### Instructions for the task:
Output exactly the lines that run from the line containing "for place, (x, y)" through the line containing "bpy.context.view_layer.update()", with both ends included.

### Raw data:

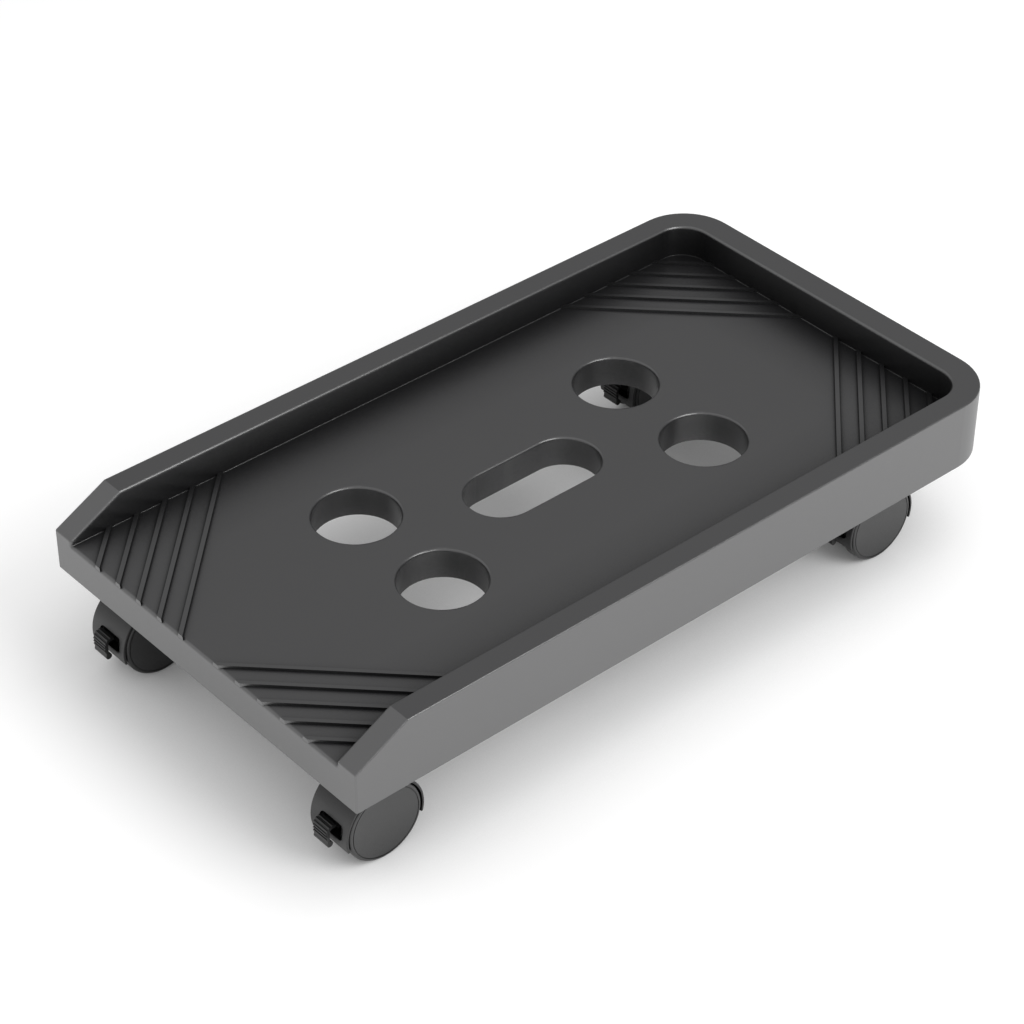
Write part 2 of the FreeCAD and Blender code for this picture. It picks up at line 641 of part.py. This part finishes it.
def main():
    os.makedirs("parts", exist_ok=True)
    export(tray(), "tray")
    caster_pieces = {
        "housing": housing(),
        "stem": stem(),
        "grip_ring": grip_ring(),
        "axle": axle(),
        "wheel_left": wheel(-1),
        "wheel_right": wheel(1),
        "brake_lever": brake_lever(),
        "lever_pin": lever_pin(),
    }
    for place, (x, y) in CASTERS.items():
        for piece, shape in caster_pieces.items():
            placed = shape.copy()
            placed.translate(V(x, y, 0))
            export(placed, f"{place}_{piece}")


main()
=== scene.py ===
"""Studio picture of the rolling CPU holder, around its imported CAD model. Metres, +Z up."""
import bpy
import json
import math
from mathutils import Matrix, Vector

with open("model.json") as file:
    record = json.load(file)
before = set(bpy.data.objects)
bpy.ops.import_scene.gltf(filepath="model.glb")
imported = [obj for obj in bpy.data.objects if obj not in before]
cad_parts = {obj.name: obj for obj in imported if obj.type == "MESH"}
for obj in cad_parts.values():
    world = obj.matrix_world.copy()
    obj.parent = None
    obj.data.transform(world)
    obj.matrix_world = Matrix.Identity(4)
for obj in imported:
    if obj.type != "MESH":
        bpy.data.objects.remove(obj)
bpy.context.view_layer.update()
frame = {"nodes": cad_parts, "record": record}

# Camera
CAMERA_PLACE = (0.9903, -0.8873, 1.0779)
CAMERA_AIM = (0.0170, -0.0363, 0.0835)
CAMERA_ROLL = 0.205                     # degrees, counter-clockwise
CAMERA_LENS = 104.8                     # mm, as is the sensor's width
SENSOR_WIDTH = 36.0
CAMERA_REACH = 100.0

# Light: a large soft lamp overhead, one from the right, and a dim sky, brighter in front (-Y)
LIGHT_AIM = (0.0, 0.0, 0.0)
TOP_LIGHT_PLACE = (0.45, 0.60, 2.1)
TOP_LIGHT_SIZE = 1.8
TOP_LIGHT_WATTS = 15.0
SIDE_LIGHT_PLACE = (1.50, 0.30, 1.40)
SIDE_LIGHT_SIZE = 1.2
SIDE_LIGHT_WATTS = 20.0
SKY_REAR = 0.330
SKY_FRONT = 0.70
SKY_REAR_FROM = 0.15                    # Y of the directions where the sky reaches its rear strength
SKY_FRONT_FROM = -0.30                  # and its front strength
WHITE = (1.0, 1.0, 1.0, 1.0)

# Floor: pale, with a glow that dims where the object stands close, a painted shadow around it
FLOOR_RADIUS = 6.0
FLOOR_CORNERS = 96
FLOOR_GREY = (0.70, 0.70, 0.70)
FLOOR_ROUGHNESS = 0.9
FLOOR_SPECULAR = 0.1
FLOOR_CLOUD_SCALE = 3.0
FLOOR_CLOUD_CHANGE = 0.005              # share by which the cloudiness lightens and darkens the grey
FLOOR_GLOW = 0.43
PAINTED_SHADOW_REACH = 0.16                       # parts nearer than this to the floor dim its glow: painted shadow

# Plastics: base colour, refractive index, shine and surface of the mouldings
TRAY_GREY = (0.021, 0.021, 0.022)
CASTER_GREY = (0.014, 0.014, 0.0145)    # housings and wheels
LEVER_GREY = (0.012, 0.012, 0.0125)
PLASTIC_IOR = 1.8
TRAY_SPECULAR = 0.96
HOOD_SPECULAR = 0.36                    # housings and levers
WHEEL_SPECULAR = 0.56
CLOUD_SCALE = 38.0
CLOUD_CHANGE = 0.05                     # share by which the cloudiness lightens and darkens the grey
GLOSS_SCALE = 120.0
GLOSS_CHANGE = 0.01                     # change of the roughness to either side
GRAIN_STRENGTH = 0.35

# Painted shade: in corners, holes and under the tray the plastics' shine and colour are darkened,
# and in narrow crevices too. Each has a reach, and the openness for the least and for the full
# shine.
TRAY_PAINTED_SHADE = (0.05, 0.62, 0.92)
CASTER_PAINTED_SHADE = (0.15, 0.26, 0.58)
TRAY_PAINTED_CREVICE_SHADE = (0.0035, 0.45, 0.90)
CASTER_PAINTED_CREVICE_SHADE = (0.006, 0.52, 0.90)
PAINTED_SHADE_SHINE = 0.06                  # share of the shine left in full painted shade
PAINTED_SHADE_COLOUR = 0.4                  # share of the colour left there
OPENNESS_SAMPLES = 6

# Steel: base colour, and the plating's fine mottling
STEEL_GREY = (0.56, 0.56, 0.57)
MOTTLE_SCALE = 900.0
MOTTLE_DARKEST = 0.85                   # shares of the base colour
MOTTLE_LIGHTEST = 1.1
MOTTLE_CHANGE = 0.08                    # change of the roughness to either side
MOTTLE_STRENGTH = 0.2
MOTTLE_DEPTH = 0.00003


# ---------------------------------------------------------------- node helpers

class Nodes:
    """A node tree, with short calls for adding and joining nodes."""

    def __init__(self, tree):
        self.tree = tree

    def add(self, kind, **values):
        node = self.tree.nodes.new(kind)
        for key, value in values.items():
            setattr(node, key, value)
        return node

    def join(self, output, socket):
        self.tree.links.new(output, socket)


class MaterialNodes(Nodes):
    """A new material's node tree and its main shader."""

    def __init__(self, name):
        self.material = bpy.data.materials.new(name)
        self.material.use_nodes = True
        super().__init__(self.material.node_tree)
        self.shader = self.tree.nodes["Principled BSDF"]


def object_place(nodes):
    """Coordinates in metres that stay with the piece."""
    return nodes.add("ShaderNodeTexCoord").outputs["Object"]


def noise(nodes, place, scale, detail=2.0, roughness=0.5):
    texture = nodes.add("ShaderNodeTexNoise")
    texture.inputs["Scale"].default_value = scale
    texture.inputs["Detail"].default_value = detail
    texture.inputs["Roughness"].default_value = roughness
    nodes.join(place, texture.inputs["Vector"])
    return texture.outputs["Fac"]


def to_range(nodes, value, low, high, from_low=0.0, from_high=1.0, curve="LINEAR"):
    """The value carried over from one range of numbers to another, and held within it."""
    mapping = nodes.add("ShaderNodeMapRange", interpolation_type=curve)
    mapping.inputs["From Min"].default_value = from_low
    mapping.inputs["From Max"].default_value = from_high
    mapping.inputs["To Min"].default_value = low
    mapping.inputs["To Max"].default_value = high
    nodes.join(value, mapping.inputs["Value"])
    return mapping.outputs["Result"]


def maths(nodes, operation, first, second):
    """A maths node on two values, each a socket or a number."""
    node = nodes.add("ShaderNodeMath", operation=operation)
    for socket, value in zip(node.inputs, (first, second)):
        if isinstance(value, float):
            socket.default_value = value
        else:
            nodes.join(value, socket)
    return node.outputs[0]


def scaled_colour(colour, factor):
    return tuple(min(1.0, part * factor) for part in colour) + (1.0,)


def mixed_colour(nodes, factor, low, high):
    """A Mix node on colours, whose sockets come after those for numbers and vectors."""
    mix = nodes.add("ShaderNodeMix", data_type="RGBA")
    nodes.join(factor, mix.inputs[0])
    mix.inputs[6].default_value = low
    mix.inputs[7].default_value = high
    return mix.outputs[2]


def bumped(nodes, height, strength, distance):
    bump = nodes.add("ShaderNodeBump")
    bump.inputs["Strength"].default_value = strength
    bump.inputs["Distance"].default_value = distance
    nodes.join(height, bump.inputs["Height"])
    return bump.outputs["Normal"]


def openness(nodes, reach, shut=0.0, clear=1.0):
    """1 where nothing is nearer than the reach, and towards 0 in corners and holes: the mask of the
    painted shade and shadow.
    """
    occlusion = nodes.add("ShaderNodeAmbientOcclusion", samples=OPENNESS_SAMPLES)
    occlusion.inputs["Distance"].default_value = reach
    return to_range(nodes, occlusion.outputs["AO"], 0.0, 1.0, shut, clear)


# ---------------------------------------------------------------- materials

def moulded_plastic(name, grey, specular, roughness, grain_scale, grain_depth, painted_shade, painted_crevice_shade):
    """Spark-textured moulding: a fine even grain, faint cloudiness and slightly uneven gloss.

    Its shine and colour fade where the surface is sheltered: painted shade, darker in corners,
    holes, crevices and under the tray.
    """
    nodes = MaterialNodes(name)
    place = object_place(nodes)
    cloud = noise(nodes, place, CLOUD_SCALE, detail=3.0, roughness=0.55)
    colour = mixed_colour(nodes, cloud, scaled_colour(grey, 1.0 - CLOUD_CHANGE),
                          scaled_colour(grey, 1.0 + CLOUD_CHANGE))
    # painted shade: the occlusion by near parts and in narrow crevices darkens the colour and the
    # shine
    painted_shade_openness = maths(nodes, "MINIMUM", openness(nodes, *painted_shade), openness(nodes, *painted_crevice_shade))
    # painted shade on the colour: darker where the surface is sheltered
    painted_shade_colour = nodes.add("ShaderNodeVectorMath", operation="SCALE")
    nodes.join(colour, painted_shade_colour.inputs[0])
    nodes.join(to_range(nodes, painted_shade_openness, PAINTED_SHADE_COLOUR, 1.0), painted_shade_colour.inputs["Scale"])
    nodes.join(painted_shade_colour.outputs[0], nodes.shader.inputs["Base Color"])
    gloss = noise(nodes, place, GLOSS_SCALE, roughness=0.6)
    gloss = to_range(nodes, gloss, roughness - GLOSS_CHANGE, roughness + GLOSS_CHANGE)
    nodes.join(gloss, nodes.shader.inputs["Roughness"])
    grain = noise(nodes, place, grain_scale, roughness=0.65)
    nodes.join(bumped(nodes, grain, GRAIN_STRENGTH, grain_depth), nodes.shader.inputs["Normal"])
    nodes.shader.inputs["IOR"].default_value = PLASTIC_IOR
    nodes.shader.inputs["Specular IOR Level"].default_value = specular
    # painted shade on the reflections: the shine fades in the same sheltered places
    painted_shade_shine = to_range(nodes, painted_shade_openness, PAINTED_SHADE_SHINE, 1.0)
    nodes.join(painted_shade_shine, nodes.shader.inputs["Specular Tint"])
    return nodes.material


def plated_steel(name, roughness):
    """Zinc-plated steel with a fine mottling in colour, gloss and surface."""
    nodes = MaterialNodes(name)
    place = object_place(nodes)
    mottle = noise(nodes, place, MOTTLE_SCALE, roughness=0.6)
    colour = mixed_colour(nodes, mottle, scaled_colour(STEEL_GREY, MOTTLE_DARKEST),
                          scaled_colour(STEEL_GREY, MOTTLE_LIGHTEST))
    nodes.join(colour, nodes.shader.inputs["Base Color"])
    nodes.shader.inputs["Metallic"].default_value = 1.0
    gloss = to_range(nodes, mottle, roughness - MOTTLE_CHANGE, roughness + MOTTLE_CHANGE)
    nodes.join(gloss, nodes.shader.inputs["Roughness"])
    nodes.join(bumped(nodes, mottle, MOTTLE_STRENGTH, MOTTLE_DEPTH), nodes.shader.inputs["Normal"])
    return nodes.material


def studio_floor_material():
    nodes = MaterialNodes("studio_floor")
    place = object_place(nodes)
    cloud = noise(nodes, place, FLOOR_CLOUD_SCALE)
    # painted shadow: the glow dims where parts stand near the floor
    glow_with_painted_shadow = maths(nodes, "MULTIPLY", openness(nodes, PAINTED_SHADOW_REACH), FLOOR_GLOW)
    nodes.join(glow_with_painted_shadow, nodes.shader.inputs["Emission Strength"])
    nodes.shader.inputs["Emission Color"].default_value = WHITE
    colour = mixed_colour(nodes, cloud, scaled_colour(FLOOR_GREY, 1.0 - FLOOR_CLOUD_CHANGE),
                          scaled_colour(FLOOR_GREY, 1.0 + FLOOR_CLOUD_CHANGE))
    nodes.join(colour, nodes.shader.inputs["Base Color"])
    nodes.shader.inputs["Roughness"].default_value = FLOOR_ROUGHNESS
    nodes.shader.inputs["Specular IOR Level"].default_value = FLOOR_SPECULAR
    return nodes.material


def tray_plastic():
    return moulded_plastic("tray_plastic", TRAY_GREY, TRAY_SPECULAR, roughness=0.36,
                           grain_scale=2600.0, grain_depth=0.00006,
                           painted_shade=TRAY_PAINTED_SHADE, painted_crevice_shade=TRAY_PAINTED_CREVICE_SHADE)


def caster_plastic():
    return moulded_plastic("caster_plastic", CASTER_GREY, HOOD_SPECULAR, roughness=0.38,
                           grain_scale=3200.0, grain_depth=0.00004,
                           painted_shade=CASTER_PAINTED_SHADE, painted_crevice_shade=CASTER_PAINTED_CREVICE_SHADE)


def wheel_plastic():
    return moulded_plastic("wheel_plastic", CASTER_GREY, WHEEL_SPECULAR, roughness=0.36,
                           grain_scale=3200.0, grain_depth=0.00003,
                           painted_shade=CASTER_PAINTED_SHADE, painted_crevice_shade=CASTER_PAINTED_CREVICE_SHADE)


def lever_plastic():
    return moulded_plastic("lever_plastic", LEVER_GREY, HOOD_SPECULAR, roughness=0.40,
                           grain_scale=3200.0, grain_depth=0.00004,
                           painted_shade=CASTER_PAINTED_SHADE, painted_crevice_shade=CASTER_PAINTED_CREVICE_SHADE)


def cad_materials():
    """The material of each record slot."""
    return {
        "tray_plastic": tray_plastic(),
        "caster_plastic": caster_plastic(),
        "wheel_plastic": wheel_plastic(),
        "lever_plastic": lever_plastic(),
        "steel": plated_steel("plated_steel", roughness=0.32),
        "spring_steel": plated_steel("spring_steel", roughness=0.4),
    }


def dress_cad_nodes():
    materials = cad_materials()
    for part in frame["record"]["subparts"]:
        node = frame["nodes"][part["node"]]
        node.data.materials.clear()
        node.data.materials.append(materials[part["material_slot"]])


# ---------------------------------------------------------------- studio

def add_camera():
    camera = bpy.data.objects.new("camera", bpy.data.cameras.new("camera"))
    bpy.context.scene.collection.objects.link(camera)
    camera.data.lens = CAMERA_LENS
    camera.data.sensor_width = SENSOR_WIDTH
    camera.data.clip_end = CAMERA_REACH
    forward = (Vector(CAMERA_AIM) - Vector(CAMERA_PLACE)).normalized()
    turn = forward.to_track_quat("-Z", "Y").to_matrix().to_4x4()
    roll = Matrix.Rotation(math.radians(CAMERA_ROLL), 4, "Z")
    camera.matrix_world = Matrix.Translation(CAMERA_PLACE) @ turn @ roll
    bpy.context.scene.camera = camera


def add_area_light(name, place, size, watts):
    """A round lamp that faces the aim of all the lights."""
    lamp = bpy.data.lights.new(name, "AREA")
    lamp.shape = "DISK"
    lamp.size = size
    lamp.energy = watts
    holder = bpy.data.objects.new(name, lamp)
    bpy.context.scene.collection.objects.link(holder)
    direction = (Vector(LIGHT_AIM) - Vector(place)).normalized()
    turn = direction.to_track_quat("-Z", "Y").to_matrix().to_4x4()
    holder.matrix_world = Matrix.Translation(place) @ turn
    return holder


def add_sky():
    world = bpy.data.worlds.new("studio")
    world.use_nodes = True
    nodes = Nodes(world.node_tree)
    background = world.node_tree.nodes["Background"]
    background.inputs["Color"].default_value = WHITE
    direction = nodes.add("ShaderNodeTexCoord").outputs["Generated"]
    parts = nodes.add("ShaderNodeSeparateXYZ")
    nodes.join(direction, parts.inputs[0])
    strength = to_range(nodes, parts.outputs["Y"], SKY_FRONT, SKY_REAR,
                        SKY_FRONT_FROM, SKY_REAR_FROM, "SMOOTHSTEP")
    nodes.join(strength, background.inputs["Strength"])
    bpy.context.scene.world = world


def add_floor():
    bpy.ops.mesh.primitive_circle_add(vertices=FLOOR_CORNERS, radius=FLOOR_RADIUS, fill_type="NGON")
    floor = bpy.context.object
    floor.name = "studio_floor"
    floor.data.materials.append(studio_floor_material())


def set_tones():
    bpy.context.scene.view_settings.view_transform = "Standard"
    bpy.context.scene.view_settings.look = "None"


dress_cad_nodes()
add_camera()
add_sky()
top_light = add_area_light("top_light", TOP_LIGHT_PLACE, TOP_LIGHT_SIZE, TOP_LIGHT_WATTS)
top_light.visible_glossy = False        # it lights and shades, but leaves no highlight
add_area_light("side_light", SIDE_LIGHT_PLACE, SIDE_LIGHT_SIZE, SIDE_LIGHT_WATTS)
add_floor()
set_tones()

### Finished task:
    for place, (x, y) in CASTERS.items():
        for piece, shape in caster_pieces.items():
            placed = shape.copy()
            placed.translate(V(x, y, 0))
            export(placed, f"{place}_{piece}")


main()
=== scene.py ===
"""Studio picture of the rolling CPU holder, around its imported CAD model. Metres, +Z up."""
import bpy
import json
import math
from mathutils import Matrix, Vector

with open("model.json") as file:
    record = json.load(file)
before = set(bpy.data.objects)
bpy.ops.import_scene.gltf(filepath="model.glb")
imported = [obj for obj in bpy.data.objects if obj not in before]
cad_parts = {obj.name: obj for obj in imported if obj.type == "MESH"}
for obj in cad_parts.values():
    world = obj.matrix_world.copy()
    obj.parent = None
    obj.data.transform(world)
    obj.matrix_world = Matrix.Identity(4)
for obj in imported:
    if obj.type != "MESH":
        bpy.data.objects.remove(obj)
bpy.context.view_layer.update()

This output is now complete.